BUENOS AIRES - A rivalidade Brasil/Argentina atravessou mais de um século, da independência dos dois países até os governos José Sarney (1985/1990) e Raúl Alfonsín (1983/1989), que, sensata e sabiamente, começaram a sepultar disputas tão tolas.
Para sorte dos dois países, os presidentes Luiz Inácio Lula da Silva e Néstor Kirchner só fizeram aprofundar o relacionamento bilateral, depois de um início complicado, quando a Argentina chegou a dar um calote (de apenas horas) no Fundo Monetário Internacional e o Brasil se fez de morto.
Ontem, a mulher de Néstor, Cristina, a nova presidente, colheu com Lula os frutos dessa sabedoria acumulada ao assinarem o mais suculento pacote de acordos na história dos dois países (e, suspeito, na história de acordos similares do Brasil com outros países).
Há pouco daquela retórica caudalosa e em geral vazia que caracteriza documentos emitidos ao sul do Equador. Ao contrário, há projetos específicos, com cronogramas concretos, nas mais diferentes áreas, da nuclear à livre movimentação de pessoas, da militar à desdolarização do comércio.
Essa formatação permite cobranças que já poderão ser feitas quando Cristina Fernández de Kirchner for ao Brasil, como convidada de honra do Sete de Setembro, e ficar para uma nova cúpula com Lula, no dia seguinte.
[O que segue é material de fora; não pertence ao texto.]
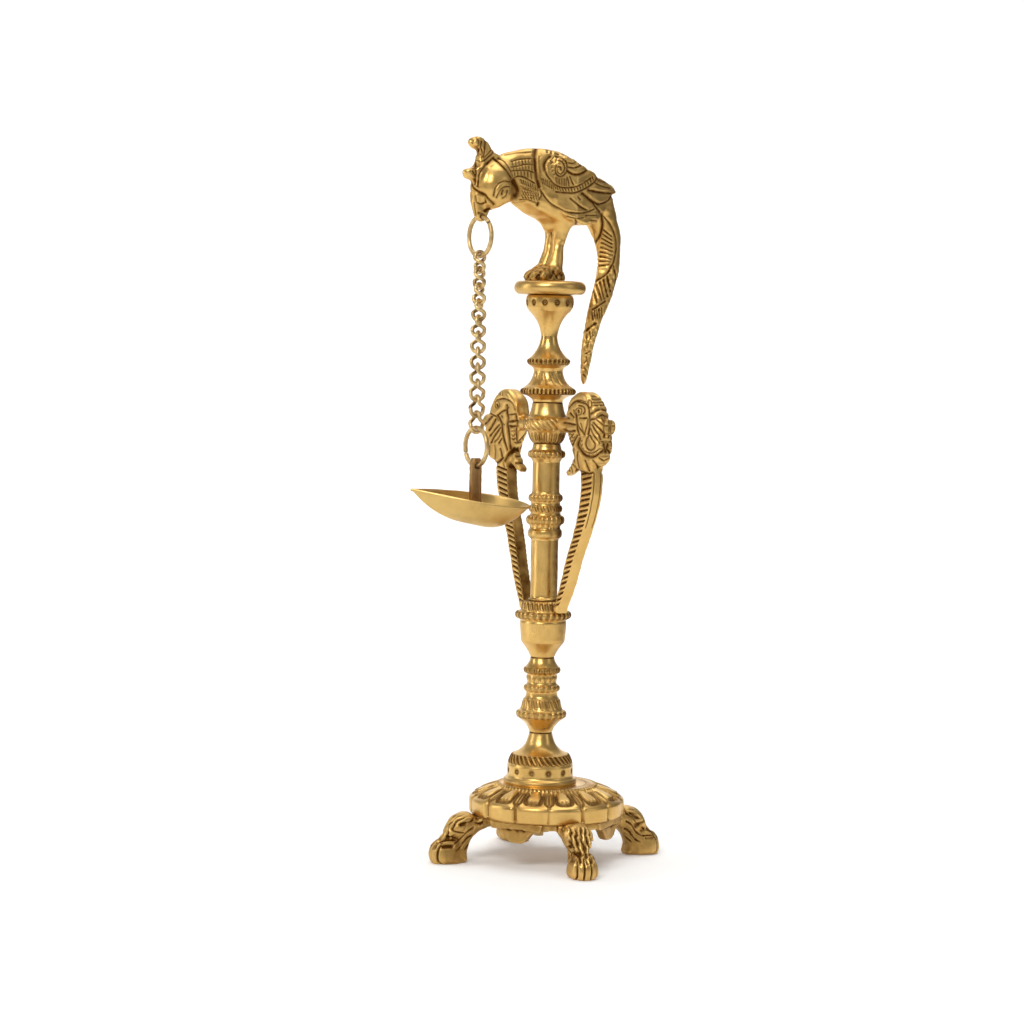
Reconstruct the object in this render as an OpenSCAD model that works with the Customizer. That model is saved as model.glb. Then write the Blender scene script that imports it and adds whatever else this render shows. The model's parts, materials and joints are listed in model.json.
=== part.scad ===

Sei que há muito choro e ranger de dentes em relação à prioridade dada no governo Lula ao relacionamento com o sul. Mas a aproximação permitiu aos dois presidentes, ontem, um ironia formidável: a declaração conjunta ressalta "a contribuição positiva das economias emergentes para a preservação da solidez do sistema econômico mundial" e pede que os países ricos "adotem medidas regulatórias e providências voltadas à mitigação e prevenção de novos episódios de volatilidade financeira".